Written instruction
Repeat verbatim only the lines from the opening of the material below through the one that contains "cloth's mesh: its".

Dataset extract

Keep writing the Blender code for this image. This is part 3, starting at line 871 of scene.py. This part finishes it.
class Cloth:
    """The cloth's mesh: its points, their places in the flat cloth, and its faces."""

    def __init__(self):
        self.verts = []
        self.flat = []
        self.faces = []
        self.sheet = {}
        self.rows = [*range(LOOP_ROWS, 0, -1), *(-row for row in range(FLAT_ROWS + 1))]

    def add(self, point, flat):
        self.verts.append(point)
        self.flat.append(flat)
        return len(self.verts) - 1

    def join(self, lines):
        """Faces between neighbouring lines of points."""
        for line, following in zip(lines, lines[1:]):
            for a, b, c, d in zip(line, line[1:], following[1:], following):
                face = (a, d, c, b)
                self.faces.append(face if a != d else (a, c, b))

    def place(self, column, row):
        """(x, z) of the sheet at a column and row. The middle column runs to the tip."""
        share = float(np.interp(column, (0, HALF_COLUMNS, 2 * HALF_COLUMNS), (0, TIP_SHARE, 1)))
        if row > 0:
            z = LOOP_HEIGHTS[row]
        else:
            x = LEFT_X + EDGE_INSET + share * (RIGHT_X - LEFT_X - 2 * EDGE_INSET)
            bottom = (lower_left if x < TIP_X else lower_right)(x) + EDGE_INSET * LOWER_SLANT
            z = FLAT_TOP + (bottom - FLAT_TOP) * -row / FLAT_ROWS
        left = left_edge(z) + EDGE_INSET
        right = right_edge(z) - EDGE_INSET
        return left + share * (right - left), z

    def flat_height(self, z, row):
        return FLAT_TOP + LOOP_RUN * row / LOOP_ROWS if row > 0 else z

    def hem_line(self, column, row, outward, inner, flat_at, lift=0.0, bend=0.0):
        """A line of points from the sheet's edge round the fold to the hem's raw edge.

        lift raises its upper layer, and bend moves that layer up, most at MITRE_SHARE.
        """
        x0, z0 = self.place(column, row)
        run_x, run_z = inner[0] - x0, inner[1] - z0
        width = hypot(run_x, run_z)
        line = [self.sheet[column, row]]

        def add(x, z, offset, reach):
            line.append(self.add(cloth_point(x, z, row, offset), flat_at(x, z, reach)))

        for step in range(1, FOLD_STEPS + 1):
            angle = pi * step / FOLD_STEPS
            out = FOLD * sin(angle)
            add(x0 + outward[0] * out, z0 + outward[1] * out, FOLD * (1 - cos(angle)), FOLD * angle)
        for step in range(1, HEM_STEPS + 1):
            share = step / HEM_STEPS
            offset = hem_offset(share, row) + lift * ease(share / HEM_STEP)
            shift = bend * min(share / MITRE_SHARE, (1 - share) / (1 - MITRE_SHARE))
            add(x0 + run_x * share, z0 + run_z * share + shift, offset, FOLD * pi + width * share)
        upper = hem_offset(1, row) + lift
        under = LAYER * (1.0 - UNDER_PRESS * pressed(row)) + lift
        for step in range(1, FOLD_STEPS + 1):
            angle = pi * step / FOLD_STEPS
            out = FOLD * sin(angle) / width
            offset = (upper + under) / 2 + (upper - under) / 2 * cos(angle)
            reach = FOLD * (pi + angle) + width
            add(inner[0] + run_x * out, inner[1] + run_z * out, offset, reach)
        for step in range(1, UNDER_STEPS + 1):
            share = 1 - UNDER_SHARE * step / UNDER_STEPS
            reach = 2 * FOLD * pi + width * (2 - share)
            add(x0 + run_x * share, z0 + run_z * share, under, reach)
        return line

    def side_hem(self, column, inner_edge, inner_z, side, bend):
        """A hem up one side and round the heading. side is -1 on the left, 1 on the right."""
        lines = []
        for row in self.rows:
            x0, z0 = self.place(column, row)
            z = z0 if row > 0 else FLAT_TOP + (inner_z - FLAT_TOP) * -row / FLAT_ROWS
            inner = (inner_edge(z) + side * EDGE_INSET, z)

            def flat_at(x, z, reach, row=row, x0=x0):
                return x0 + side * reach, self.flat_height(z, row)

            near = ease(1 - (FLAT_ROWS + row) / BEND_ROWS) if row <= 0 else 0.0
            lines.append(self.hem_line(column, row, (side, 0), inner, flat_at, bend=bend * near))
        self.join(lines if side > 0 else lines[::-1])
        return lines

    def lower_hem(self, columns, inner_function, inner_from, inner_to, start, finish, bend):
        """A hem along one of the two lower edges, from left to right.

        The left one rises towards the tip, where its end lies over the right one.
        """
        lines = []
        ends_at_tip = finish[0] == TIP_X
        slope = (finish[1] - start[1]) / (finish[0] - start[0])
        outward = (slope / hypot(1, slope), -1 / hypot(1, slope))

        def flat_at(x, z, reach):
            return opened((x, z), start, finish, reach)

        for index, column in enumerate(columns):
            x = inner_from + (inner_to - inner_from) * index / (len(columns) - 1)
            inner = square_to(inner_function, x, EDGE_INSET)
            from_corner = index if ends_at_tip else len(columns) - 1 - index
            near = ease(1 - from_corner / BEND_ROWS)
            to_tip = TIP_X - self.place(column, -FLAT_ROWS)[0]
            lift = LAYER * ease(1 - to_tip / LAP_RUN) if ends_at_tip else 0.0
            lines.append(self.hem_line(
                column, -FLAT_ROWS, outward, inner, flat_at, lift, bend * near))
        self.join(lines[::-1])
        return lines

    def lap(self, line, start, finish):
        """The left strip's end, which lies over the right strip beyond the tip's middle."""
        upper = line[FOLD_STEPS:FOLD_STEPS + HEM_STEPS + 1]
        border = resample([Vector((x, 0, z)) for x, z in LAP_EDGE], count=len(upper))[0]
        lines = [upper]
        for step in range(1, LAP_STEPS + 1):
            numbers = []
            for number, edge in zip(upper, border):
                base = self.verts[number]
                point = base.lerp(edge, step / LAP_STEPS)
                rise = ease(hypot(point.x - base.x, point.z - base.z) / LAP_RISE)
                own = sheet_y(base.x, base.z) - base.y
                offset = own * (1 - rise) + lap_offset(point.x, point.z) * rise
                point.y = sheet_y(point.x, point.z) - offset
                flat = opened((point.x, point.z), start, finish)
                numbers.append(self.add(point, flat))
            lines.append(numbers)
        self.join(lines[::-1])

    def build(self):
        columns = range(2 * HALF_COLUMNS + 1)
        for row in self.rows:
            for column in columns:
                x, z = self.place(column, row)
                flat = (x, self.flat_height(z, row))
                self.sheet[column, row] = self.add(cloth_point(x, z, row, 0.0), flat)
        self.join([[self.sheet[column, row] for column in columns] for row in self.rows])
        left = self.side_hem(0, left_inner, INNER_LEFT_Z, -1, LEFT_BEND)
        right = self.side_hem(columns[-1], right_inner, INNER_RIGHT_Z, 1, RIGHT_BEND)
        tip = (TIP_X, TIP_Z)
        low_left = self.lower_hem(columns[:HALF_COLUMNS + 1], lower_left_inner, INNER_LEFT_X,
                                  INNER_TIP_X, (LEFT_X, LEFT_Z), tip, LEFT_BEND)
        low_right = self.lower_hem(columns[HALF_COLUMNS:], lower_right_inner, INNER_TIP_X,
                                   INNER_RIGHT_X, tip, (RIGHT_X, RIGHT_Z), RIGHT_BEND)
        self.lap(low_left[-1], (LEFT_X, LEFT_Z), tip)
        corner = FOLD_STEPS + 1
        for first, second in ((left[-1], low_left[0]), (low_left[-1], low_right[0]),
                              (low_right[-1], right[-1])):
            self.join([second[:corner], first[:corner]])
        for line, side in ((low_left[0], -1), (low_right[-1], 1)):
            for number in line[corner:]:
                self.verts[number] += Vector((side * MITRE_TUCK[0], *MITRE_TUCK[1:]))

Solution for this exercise
Keep writing the Blender code for this image. This is part 3, starting at line 871 of scene.py. This part finishes it.
class Cloth:
    """The cloth's mesh: its points, their places in the flat cloth, and its faces."""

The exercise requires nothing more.